Let’s Hear it for Ospreys!
And crabs, oysters, rockfish…
By Meg Walburn Viviano
If there is just one aspect of the Chesapeake Bay we love (okay, aside from boats—we do love the feeling of being far from shore with the breeze and the horizon all around), it is the Bay’s iconic wildlife. You know, the critters we look forward to glimpsing, and sometimes catching and eating. The ones we see on our state license plates. The creatures that, when we get to observe them in their element on the water, it feels like we’ve been let in on a special secret.
It always takes my breath away when I walk down to the marshy waterfront on Cypress Creek and accidentally startle a great blue heron. This long-legged, elegant bird can go from perfect motionlessness to full flight in mere seconds. “Ooh, there he goes,” I find myself saying in a hushed whisper as the heron whooshes away.
As our seasoned Sporting Life angler Dennis Doyle recounts, the pursuit of a rockfish can take one’s breath away, too. His description of fishing for a striper as it surface-strikes is like art, a carefully choreographed dance with rod and reel. The thrill of the chase is certainly at play with this fish.
Then, of course, there’s the obvious iconic species, the blue crab. I don’t have to tell you why we love these. The delicious tradition of steamed crabs is emblematic of the Bay. In addition to the crabs’ delectable taste, eating them continues an age-old social tradition. Friends and families sit down to pick crabs together; it’s a meal passed down through generations. Even in this day and age, you can’t rush a crab feast and you can’t be distracted by your cell phone. Your hands would be way too dirty for scrolling.
Even after the COVID-19 pandemic put a damper on the large-scale crab feast, the Annapolis Rotary Club has found a way to sustain its epic annual event. For the second year, it’s a crab feast to-go: one the CBM Bay Weekly team will be enthusiastically participating in. I can’t wait to see who the fastest crab picker on staff will be.

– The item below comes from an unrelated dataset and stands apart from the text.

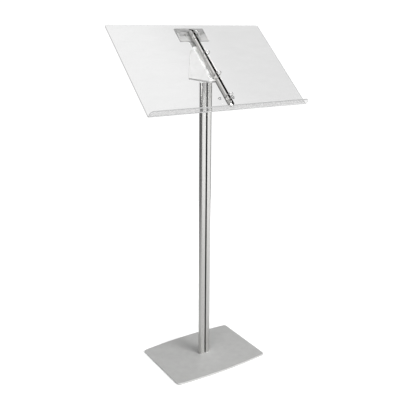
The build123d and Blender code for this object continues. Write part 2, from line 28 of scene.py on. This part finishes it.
# ---- Studio ----
FLOOR_HALF = 1.5
FLOOR_GREY = 0.80
AMBIENT = 1.66                # what reaches matt surfaces, from all sides but the back
BACK_DARKER = 0.92            # share of it that is missing behind the stand
THROUGH_GLASS = 1.08          # the plain backdrop, seen directly or through the panel
KEY_POWER = 2.4
KEY_TRAVEL = (-0.37, 0.93, -0.7)
KEY_SPREAD = 30               # degrees, as is FILL_SPREAD
FILL_POWER = 2.4
FILL_TRAVEL = (0.75, 0.62, -0.15)
FILL_SPREAD = 40
MIRRORED_FLOOR_LEFT = 0.17    # greys that shiny surfaces mirror the floor in
MIRRORED_FLOOR_RIGHT = 0.75
ROOM = 0.14                   # the unlit part of the room, as mirrored
PAINTED_EDGE_GLOW = 0.13              # painted light: glow on the inside of the clear sheet, standing in for light that its edges gather from the white surroundings
LAMP_THROUGH_SHEET = 0.85     # share of a lamp's light that passes the clear sheet

# Soft areas of the surroundings: the way to the middle, degrees from there to where they
# start to fade, degrees to where they are gone, and their level
LOW_FRONT_LIGHT = ((0.50, -0.82, -0.15), 12, 42, 1.20)
RIGHT_CEILING_LIGHT = ((0.40, -0.02, 0.91), 3, 17, 0.65)
CEILING_LIGHT = ((-0.22, 0.04, 0.97), 28, 50, 0.40)
LOW_BACK_LIGHT = ((-0.48, 0.72, -0.50), 10, 23, 0.40)
DARK_CORNER = ((0.78, 0.42, 0.42), 33, 40, 1.0)
SHADE_BEHIND = ((-0.50, 0.80, 0.33), 38, 88, AMBIENT * BACK_DARKER)

# ---- The stand, in metres ----
TILT = math.radians(41.6)     # of the reading slope
SLOT_MOUTH = 0.0064           # the post's slots lie nearer than this to its middle, along Y
SLOT_HALF_WIDTH = 0.0048
SLOT_PAINTED_SHADE = 0.4              # painted shade: what the slots keep of the post's base colour, standing in for the shade deep in them

# ---- Patterns and sockets ----
NOISE_LOW, NOISE_HIGH = 0.3, 0.7    # noise mostly stays between these
# A Mix node has sockets of the same name for each data type, so they go by number
MIX_FACTOR, MIX_VALUE_A, MIX_VALUE_B, MIX_COLOUR_A, MIX_COLOUR_B = 0, 2, 3, 6, 7
MIX_COLOUR_RESULT = 2


def make_camera():
    """Camera at the reader's front left, a little above the panel."""
    forward = Vector((
        math.sin(YAW) * math.cos(PITCH),
        math.cos(YAW) * math.cos(PITCH),
        -math.sin(PITCH),
    ))
    level = Vector((math.cos(YAW), -math.sin(YAW), 0))
    upright = level.cross(forward)
    right = level * math.cos(ROLL) + upright * math.sin(ROLL)
    up = upright * math.cos(ROLL) - level * math.sin(ROLL)
    data = bpy.data.cameras.new("camera")
    data.lens = LENS_MM
    data.sensor_width = SENSOR_MM
    camera = bpy.data.objects.new("camera", data)
    turn = Matrix((right, up, -forward)).transposed().to_4x4()
    camera.matrix_world = Matrix.Translation(EYE) @ turn
    bpy.context.scene.collection.objects.link(camera)
    bpy.context.scene.camera = camera


# ---- Building the studio ----


def grey(value):
    """A neutral colour with full alpha."""
    return (value, value, value, 1)


def math_node(tree, operation, *operands):
    """Adds a Math node; an operand is a number or another node's output."""
    node = tree.nodes.new("ShaderNodeMath")
    node.operation = operation
    for socket, operand in zip(node.inputs, operands):
        if isinstance(operand, (int, float)):
            socket.default_value = operand
        else:
            tree.links.new(operand, socket)
    return node.outputs[0]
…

And then of course, there are oysters. We eat them (celebrate National Oyster Weekend at a local restaurant this weekend!) and we help restore their population in the Bay (check out Chesapeake Beach’s newly expanded sanctuary reef ).

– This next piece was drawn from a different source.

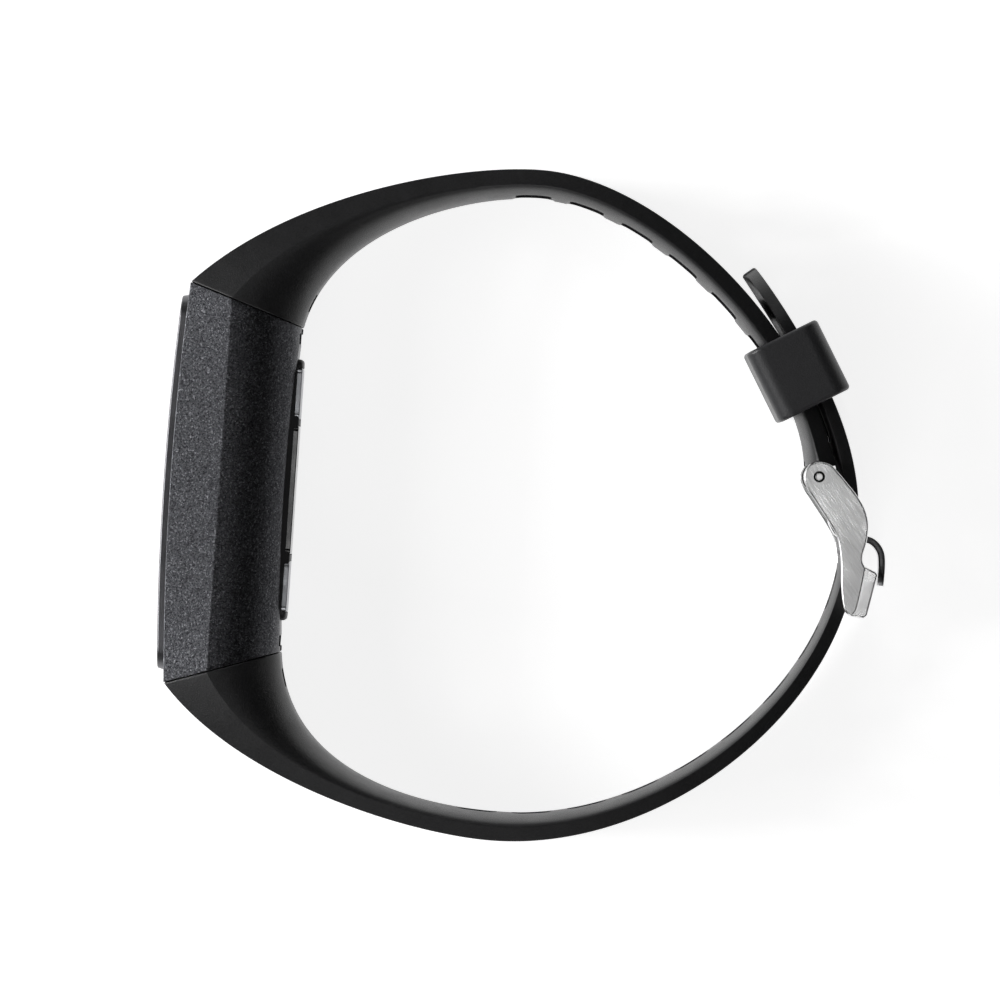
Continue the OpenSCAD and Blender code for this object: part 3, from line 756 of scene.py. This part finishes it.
def case_ring(share):
    """The case's section at a share of its slanted length, -1 at the lower end and 1 at the upper."""
    y_front, y_back = share * FRONT_HALF_L, share * BACK_HALF_L
    front, back = front_at(y_front), back_at(y_back)
    span = BACK_X - CREASE_X
    top = math.asin(min(1, (back - CREASE_X) / span))
    back_w = BACK_FLAT + (HALF_W - BACK_FLAT) * math.cos(top)
    half = [Vector((front, 0)), Vector((front, 0.5 * FACE_W))]
    half += rounded((front, 0), (front, FACE_W), (CREASE_X, HALF_W), 0.08, 3)
    half += rounded((front, FACE_W), (CREASE_X, HALF_W), (back, HALF_W), 0.10, 3)
    start = math.asin(0.1 / span)
    for k in range(1, 18):
        angle = start + (top * 0.97 - start) * k / 17
        half.append(Vector((CREASE_X + span * math.sin(angle),
                            BACK_FLAT + (HALF_W - BACK_FLAT) * math.cos(angle))))
    half += rounded(half[-1], (back, back_w), (back, 0), 0.22, 3)[1:]
    half += [Vector((back, 0.5 * back_w)), Vector((back, 0))]
    points = half + [Vector((p.x, -p.y)) for p in reversed(half[1:-1])]
    return [(p.x, share * end_at(p.x), p.y) for p in points]


def build_case():
    """The case, with its cavities, its seats and the grooves for the strap connectors."""
    shares = [-1 + 2 * k / 60 for k in range(61)]
    case = loft("case", [case_ring(share) for share in shares])
    bevel(case, 0.08, 2, angle=55)
    cutters = [
        slab("cavity", FRONT_X - 3, CAVITY_BACK_X, -CAVITY_HALF_L, CAVITY_HALF_L, CAVITY_HALF_W),
        slab("back_cavity", *BACK_CAVITY_X, -BACK_CAVITY_HALF_L, BACK_CAVITY_HALF_L, BACK_CAVITY_HALF_W),
        rounded_block("glass_seat", -45.0, GLASS_BACK_X + 0.15, GLASS_HALF_L + 0.08, GLASS_HALF_W + 0.07,
                      GLASS_CORNER + 0.05, 0.01),
        rounded_block("pad_seat", PAD_BACK_X - 0.2, OPEN_X, PAD_HALF_L + 0.02, PAD_HALF_W + 0.12,
                      PAD_CORNER + 0.02, 0.01),
    ]
    groove_front = TONGUE_FRONT_X - CUT_CLEAR
    for s in (-1, 1):
        head = slab(f"head{s}", groove_front, OPEN_X, GROOVE_Y - CUT_CLEAR, GROOVE_Y + 1 + CUT_CLEAR,
                    HEAD_W + CUT_CLEAR)
        neck = slab(f"neck{s}", groove_front, OPEN_X, GROOVE_Y, ANCHOR_Y + 2, NECK_W + CUT_CLEAR)
        nub = slab(f"nub{s}", *NUB_X, GROOVE_Y - 0.4, GROOVE_Y, NUB_HALF_W)
        cutters += [end_sign(head, s), end_sign(neck, s), end_sign(nub, s)]
    for cutter in cutters:
        combine(case, cutter, "DIFFERENCE")
    return shade(case)


def divide_sides(outline, long_parts, short_parts):
    """Adds points along a round rectangle's straight sides, so that its rings can follow a bow."""
    per_corner = len(outline) // 4
    points = []
    for i, here in enumerate(outline):
        points.append(here)
        if (i + 1) % per_corner:
            continue
        leg = outline[(i + 1) % len(outline)] - here
        parts = long_parts if abs(leg.x) > abs(leg.y) else short_parts
        points.extend(here + leg * (k / parts) for k in range(1, parts))
    return points


def build_glass():
    """Concentric round rectangles that follow the bowed front, with a ground, slanted side."""
    slant, rim = 0.18, 0.2

    def outline_at(inset):
        outline = round_rectangle(GLASS_HALF_L - inset, GLASS_HALF_W - inset, GLASS_CORNER - inset, steps=10)
        return divide_sides(outline, 20, 4)

    def ring_at(inset, lift):
        return [(front_at(p[0]) - lift, p[0], p[1]) for p in outline_at(inset)]

    back_edge = 0.05
    rings = []
    for inset in (back_edge, 0.0):
        rings.append([(GLASS_BACK_X - (back_edge - inset), p[0], p[1]) for p in outline_at(inset)])
    rings.append(ring_at(slant, GLASS_PROUD - rim))
    for k in range(1, 5):
        angle = math.pi / 2 * k / 4
        lift = GLASS_PROUD - rim * (1 - math.sin(angle))
        rings.append(ring_at(slant + rim * (1 - math.cos(angle)), lift))
    outline = outline_at(slant + rim)
    for scale in (0.85, 0.65, 0.45, 0.25, 0.08):
        rings.append([(front_at(p[0] * scale) - GLASS_PROUD, p[0] * scale, p[1] * scale) for p in outline])
    return shade(loft("glass", rings), 25)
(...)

To appreciate our final iconic Chesapeake species, you’ll have to look up. Our favorite bird of prey, the osprey, can be seen flying across the water with a fat fish in its talons, or building an engineering marvel of a nest out of sticks and debris woven together.
But what happens when those nests are built too close to human habitat? Ospreys favor a high platform, whether it’s a navigational marker on the water or a tall light pole at a mall or public park. In our feature story, we look at what happens when ospreys establish their homes in human domain. It’s a scenario that can have a very different set of outcomes.
What can we do to honor the Chesapeake’s glorious creatures? We can start by making smart environmental choices as individuals. And we can keep supporting the organizations devoted to protecting our wildlife—the oyster growers, the bird rescue groups, and the clean water advocates that make the Bay healthier for us all.